Concernant l'article 10, la Cour estime qu’il y a lieu de distinguer selon que les déclarations litigieuses du requérant avaient comme destinataires les magistrats appelés ès-qualités à connaître de son affaire et intervenus dans l’enquête relative aux plaintes et à l’action de prise à partie, d’une part, et la presse d’autre part.
La divulgation dans la presse des déclarations litigieuses du requérant était de nature à faire croire au public que la décision du procureur et de la juge d’instruction était fondée sur une possible corruption de ceux-ci alors que ces déclarations, bien que voilées, étaient d’une gravité dépassant la limite du commentaire admissible, sans solide base factuelle. Si la plus grande partie des déclarations du requérant étaient effectivement des jugements de valeur et pouvaient se justifier par son droit légitime à l’indignation face à une décision qui lui semblait injuste, la Cour rappelle que faute d’une base factuelle suffisante, un jugement de valeur peut lui aussi se révéler excessif, d’autant que le requérant n’a jamais étayé les accusations du moindre élément de preuve.
Par ailleurs, l’action des tribunaux, qui sont garants de la justice et dont la mission est fondamentale dans un État de droit, a besoin de la confiance du public pour bien fonctionner. Aussi peut-il se révéler nécessaire de protéger celle-ci contre des attaques destructrices dénuées de fondement sérieux.
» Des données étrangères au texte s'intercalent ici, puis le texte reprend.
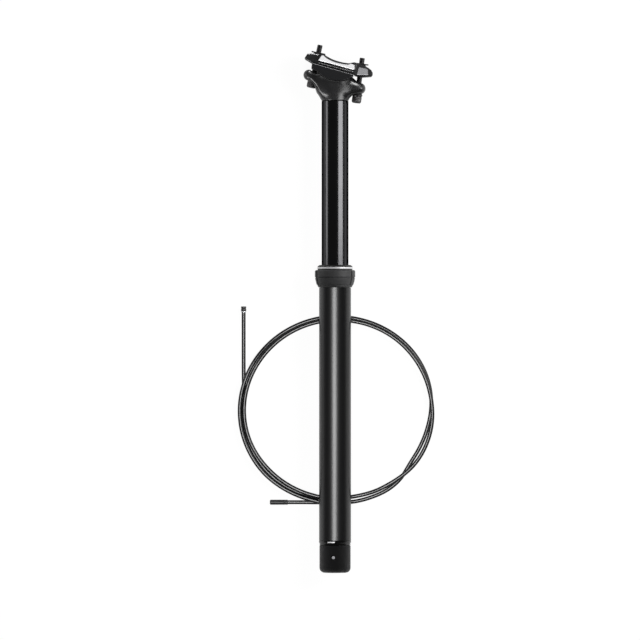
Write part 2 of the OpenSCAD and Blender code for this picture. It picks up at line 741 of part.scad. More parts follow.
module clamp_nut(lean) {
    rotate([0, lean, 0]) difference() {
        union() {
            intersection() {
                rotate([90, 0, 0]) cylinder(r = nut_r, h = nut_w, center = true);
                translate([-10, -10, -10]) cube([20, 20, 13]);
            }
            translate([-nut_flat / 2, -nut_w / 2 + 0.5, 2.95]) cube([nut_flat, nut_w - 1, 1]);
        }
        cylinder(d = bolt_d + 0.5, h = 30, center = true);
    }
}

module rear_clamp_nut() {
    color("#1a1a1c") laid() clamp_frame() translate([pivot_u_rear, 0, pivot_w]) clamp_nut(rear_lean - clamp_tilt);
}

module front_clamp_nut() {
    color("#1a1a1c") laid() clamp_frame() translate([pivot_u_front, 0, pivot_w]) clamp_nut(front_lean - clamp_tilt);
}

module clamp_bolt(len) {
    top = washer_foot - 0.05;
    r = bolt_head_d / 2;
    difference() {
        union() {
            cylinder(d = bolt_d, h = len, $fn = 48);
            rotate_extrude() polygon(concat(
                [[0, top], [0, top - bolt_head_h]],
                arc([r - 1.8, top - bolt_head_h + 1.8], 1.8, -90, 0, 5),
                [[r, top - 0.3], [r - 0.3, top]]
            ));
        }
        translate([0, 0, top - bolt_head_h - 1]) cylinder(d = hex_d, h = 4.2, $fn = 6);
    }
}

module rear_clamp_bolt() {
    color("#18181a") laid() rear_bolt_frame() clamp_bolt(rear_bolt_len);
}

module front_clamp_bolt() {
    color("#18181a") laid() front_bolt_frame() clamp_bolt(front_bolt_len);
}

module ball_washer() {
    difference() {
        intersection() {
            sphere(r = ball_r);
            translate([0, 0, washer_foot]) cylinder(r = 2 * ball_r, h = 2 * ball_r);
        }
        cylinder(d = washer_bore, h = 30, center = true, $fn = 48);
    }
}

module rear_ball_washer() {
    color("#55575b") laid() rear_bolt_frame() ball_washer();
}

module front_ball_washer() {
    color("#55575b") laid() front_bolt_frame() ball_washer();
}

// The housing lies doubled round the coil. The first strand comes down from the upper end at the left,
// goes under the others and round once and a quarter, and turns back in a fold under the post. The
// second strand goes round once the other way and leaves to the lower end. A station holds the angle
// round the coil, the distance outside its middle line, and the height of the housing's middle above
// the surface in layers of the piled housing, where 0 touches the surface.
first_strand = [
    [165, 0, 0], [175, -1, 0], [200, -1.2, 0], [238, -1.3, 0], [250, -2.6, 0], [259, -4.4, 0], [270, -4.9, 0],
    [280, -4, 0], [290, -3.4, 0.29], [295, -2.8, 0.56], [300, -2.75, 0.84], [307, -2.05, 1], [315, -0.8, 1],
    [322, 0.5, 1], [332, 1.2, 1], [350, 1.2, 1], [370, 0, 1], [390, -0.3, 1], [410, -0.3, 1], [425, -0.6, 1],
    [440, -1.1, 1], [460, -1.5, 1], [490, -2.4, 1], [505, -2.9, 1], [520, -2.95, 1], [560, -3, 1],
    [585, -3.9, 1], [618, -3.9, 1]
];
second_strand = [
    [-90, 0, 0], [-81, 1, 0], [-70, 1.3, 0], [-57, 1.7, 0], [-48, 0.45, 0], [-42, -1.7, 0], [-38, -3.4, 0],
    [-25, -3.5, 0], [-15, -2.8, 0], [-10, -2.3, 0], [5, 0, 0], [20, 1.5, 0], [35, 2.2, 0], [50, 2.3, 0],
    [80, 1.8, 0], [100, 1.8, 0], [115, 1.5, 0], [128, 1.4, 0.1], [140, 1.7, 0.5], [148, 1.8, 0.85],
    [156, 1.7, 1], [195, 1.7, 1], [215, 2, 1], [225, 2, 1], [230, 1.7, 1], [240, 1.3, 1], [250, 1, 1],
    [258, 0.9, 1]
];
coil_step = 15;

function slope(s, k) = k == 0 ? (s[1] - s[0]) / (s[1][0] - s[0][0])
    : k == len(s) - 1 ? (s[k] - s[k - 1]) / (s[k][0] - s[k - 1][0])
    : (s[k + 1] - s[k - 1]) / (s[k + 1][0] - s[k - 1][0]);

function station(s, a, k = 0) = k < len(s) - 2 && a > s[k + 1][0] ? station(s, a, k + 1)
    : let (w = s[k + 1][0] - s[k][0], t = (a - s[k][0]) / w, q = t * t * (3 - 2 * t))
        s[k] * (1 - q) + s[k + 1] * q
        + (slope(s, k) * (1 - t) - slope(s, k + 1) * t) * w * t * (1 - t);

function coil_point(s, a) = let (p = station(s, a)) [
    coil_x + (coil_rx + p[1]) * cos(a), coil_y + (coil_ry + p[1]) * sin(a), lay_z(p[2])
];
function lay_z(k) = floor_z + housing_d / 2 + layer * max(k, 0);

first_run = [for (a = [165:coil_step:615]) coil_point(first_strand, a)];
second_run = [for (a = [255:-coil_step:-75]) coil_point(second_strand, a)];

// The fold: both legs swing apart and meet in a round bight under the post
fold_leg_a = coil_point(first_strand, 618);
fold_leg_b = coil_point(second_strand, 258);
fold_mid = (fold_leg_a + fold_leg_b) / 2;
fold_half = norm(fold_leg_a - fold_leg_b) / 2;
fold_side = unit([fold_leg_a[0] - fold_leg_b[0], fold_leg_a[1] - fold_leg_b[1]]);
fold_ahead = [fold_side[1], -fold_side[0]];
fold_reach = sqrt(pow(2 * fold_r, 2) - pow(fold_r + fold_half, 2));
fold_turn = atan2(fold_reach, fold_r + fold_half);
function fold_point(x, y) = let (p = [fold_mid[0], fold_mid[1]] + fold_ahead * x + fold_side * y)
    [p[0], p[1], lay_z(1)];
fold_out = [for (a = [18, 36]) [fold_r * sin(a), fold_half + fold_r * (1 - cos(a))]];
fold_bight = [for (k = [0:12]) let (a = 90 + fold_turn - k * (180 + 2 * fold_turn) / 12)
    fold_point(fold_reach + fold_r * cos(a), fold_r * sin(a))];
fold_run = concat(
    [for (p = fold_out) fold_point(p[0], p[1])], fold_bight,
    [for (k = [1, 0]) fold_point(fold_out[k][0], -fold_out[k][1])]
);

upper_join = [upper_end_x, coil_y + 52, lay_z(0)];
lower_join = [-36, lower_end_y, lay_z(0)];
coil_path = concat(
    [upper_join, upper_join - [0, housing_d, 0], [upper_end_x, coil_y + 36, lay_z(0)]],
    first_run, fold_run, second_run,
    [coil_point(second_strand, -90), [-13, lower_end_y - 0.3, lay_z(0)], lower_join + [housing_d, 0, 0], lower_join]
);
upper_path = [
    [upper_end_x, upper_end_y, floor_z + upper_ferrule_d / 2], [upper_end_x, upper_end_y - 6, floor_z + upper_ferrule_d / 2],
    [upper_end_x, upper_end_y - 18, floor_z + 2.4], [upper_end_x, upper_end_y - 30, floor_z + 2.1],
    [upper_end_x, upper_end_y - 38, lay_z(0)], upper_join
];
lower_path = [
    [lower_end_x, lower_end_y, floor_z + lower_ferrule_d / 2],
    [lower_end_x + 1.5, lower_end_y, floor_z + lower_ferrule_d / 2],
    lower_join - [housing_d, 0, 0], lower_join
];

// A closed tube swept along a list of points, its ends square to the first and the last run
module tube_along(path, d, sides) {
    n = len(path);
    ahead = [for (k = [0:n - 1]) unit(
        k == 0 ? path[1] - path[0] : k == n - 1 ? path[n - 1] - path[n - 2]
            : unit(path[k + 1] - path[k]) + unit(path[k] - path[k - 1])
    )];
    points = [for (k = [0:n - 1]) let (
        side = unit(cross(ahead[k], [0, 0, 1])), up = cross(side, ahead[k])
    ) for (j = [0:sides - 1]) path[k] + d / 2 * (side * cos(360 * j / sides) + up * sin(360 * j / sides))];
    faces = concat(
        [for (j = [1:sides - 2]) [0, j, j + 1]],
        [for (k = [0:n - 2], j = [0:sides - 1]) let (a = k * sides + j, b = k * sides + (j + 1) % sides)
            [a, a + sides, b]],
        [for (k = [0:n - 2], j = [0:sides - 1]) let (a = k * sides + j, b = k * sides + (j + 1) % sides)
            [b, a + sides, b + sides]],
        [for (j = [1:sides - 2]) [(n - 1) * sides, (n - 1) * sides + j + 1, (n - 1) * sides + j]]
    );
    polyhedron(points, faces);
}

function add(v, k = 0) = k < len(v) ? v[k] + add(v, k + 1) : 0;
function run_length(path) = add([for (k = [1:len(path) - 1]) norm(path[k] - path[k - 1])]);
// Points spread along the path, four to each run, for measuring
function spread(path) = [for (k = [0:len(path) - 2], t = [0:0.25:0.75]) path[k] * (1 - t) + path[k + 1] * t];
function least_gap(path) = let (p = spread(path), skip = 16)
    min([for (i = [0:len(p) - 1], j = [i + skip:1:len(p) - 1]) norm(p[i] - p[j])]) - housing_d;

module housing_coil() {
    echo(coil_least_gap = least_gap(coil_path));
    echo(housing_length = run_length(coil_path) + run_length(upper_path) + run_length(lower_path));
    color("#0c0c0d") tube_along(coil_path, housing_d, 6);
}

module housing_upper_end() {
    color("#0c0c0d") tube_along(upper_path, housing_d, 8);
}

module housing_lower_end() {
    color("#0c0c0d") tube_along(lower_path, housing_d, 8);
}

module upper_end_cap() {
    color("#1c1c1e") translate([upper_end_x, upper_cap_y, floor_z + upper_ferrule_d / 2]) rotate([90, 0, 0])
        cylinder(d = upper_ferrule_d, h = upper_ferrule_len, $fn = SMALL);
}

module upper_end_ring() {
    color("#b9bcc0") translate([upper_end_x, upper_cap_y - upper_ferrule_len, floor_z + upper_ferrule_d / 2])
        rotate([90, 0, 0]) cylinder(d = upper_ferrule_d - 0.2, h = upper_ring_len, $fn = SMALL);
}

module lower_end_ferrule() {
    edge = 0.6;
    color("#3c3c3f") translate([lower_ferrule_x, lower_end_y, floor_z + lower_ferrule_d / 2]) rotate([0, 90, 0])
        rotate_extrude() polygon([
            [0, 0], [lower_ferrule_d / 2 - edge, 0], [lower_ferrule_d / 2, edge],
            [lower_ferrule_d / 2, lower_ferrule_len], [0, lower_ferrule_len]
        ]);
}

outer_tube();
collar();
upper_bushing();
wiper_seal();
seal_ring();
foot_plug();
bottom_out_bumper();
actuator_housing();
actuator_screws();
lever_pivot_pin();
actuator_lever();
cable_barrel();
cable_grub_screw();
valve_pin();
valve_spring();
piston_rod();
rod_lock_nut();
gas_piston();
piston_seal();
piston_nut();
stanchion();
lower_bushing();
lower_retaining_ring();
anti_rotation_keys();
cartridge_tube();
cartridge_spacer();
cartridge_seal_head();
top_out_bumper();
floating_piston();
floating_piston_seal();
cartridge_cap();
fill_valve();
post_head();
lower_cradle();
upper_clamp();
rear_clamp_nut();
front_clamp_nut();
rear_clamp_bolt();
front_clamp_bolt();
rear_ball_washer();
front_ball_washer();
housing_coil();
housing_upper_end();
housing_lower_end();
upper_end_cap();
upper_end_ring();
lower_end_ferrule();
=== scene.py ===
"""Looks for the dropper seatpost: materials, the control housing, the pieces that replace plain solids.

Pieces are drawn in millimetres on the upright post: X to the front of the bicycle, Y to its left, Z up.
"""

import json
import math

import bpy
import numpy as np
from mathutils import Matrix, Vector


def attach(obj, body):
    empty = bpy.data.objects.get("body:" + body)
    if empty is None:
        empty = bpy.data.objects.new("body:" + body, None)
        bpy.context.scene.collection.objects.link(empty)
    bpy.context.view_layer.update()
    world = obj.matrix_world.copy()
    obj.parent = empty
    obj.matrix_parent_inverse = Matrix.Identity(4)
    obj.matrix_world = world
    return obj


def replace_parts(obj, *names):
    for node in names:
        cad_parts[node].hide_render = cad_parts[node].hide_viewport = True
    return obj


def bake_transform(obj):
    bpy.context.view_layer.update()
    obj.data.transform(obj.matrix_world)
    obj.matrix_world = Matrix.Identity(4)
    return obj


MM = 0.001
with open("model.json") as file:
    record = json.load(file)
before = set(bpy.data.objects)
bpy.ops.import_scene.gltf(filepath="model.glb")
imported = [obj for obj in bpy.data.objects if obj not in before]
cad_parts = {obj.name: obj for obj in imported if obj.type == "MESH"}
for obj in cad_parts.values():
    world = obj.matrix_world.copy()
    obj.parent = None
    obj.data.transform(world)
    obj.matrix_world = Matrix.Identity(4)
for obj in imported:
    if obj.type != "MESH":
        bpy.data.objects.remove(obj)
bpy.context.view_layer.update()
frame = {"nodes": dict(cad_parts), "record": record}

# ---------------------------------------------------------------- numbers shared with the solids
RAIL_HALF, CHANNEL_R = 22, 3.55
AXIS_HEIGHT = RAIL_HALF + math.sqrt(CHANNEL_R**2 - 2.05**2)
HEAD_Z = 185.2
CLAMP_AT, CLAMP_TILT = (-0.45, HEAD_Z + 33.5), 14.5
TILT_LIFT = 12.6
REAR_SEAT, REAR_LEAN = (-22.5, HEAD_Z + 19.1), 12.1
FRONT_SEAT, FRONT_LEAN = (21.8, HEAD_Z + 4.1), 7.8
HOUSING_D = 4.0
LAYER = HOUSING_D + 0.45
COIL_X, COIL_Y, COIL_RX, COIL_RY = 1.44, -121.67, 94.75, 91.26


# ---------------------------------------------------------------- camera, in metres
CAMERA_HEIGHT = 8.0
VIEW_CENTRE = (-0.0149, -0.0319)
VIEW_WIDTH = 0.63398
SENSOR = 36
camera = bpy.data.objects.new("camera", bpy.data.cameras.new("camera"))
bpy.context.scene.collection.objects.link(camera)
camera.location = (*VIEW_CENTRE, CAMERA_HEIGHT)
camera.data.sensor_width = SENSOR
camera.data.lens = SENSOR * CAMERA_HEIGHT / VIEW_WIDTH
camera.data.clip_start, camera.data.clip_end = 0.05, 60
bpy.context.scene.camera = camera
bpy.context.scene.view_settings.view_transform = "Standard"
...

Le requérant n’a pas pris ses précautions pour éviter d’employer des expressions prêtant à confusion et son indignation ne saurait suffire à justifier une réaction si violente et méprisante pour la justice de sa part.
Quant à la proportionnalité de la sanction, la Cour relève la cour d’appel a pris en considération l’état psychologique dans lequel se trouvait le requérant suite à l’agression dont il avait fait l’objet. S’il est indéniable que le montant de cette condamnation est important, il ne présente pas de caractère déraisonnable.
La Cour estime donc que les mesures prises contre le requérant n’étaient pas disproportionnées au but légitime poursuivi.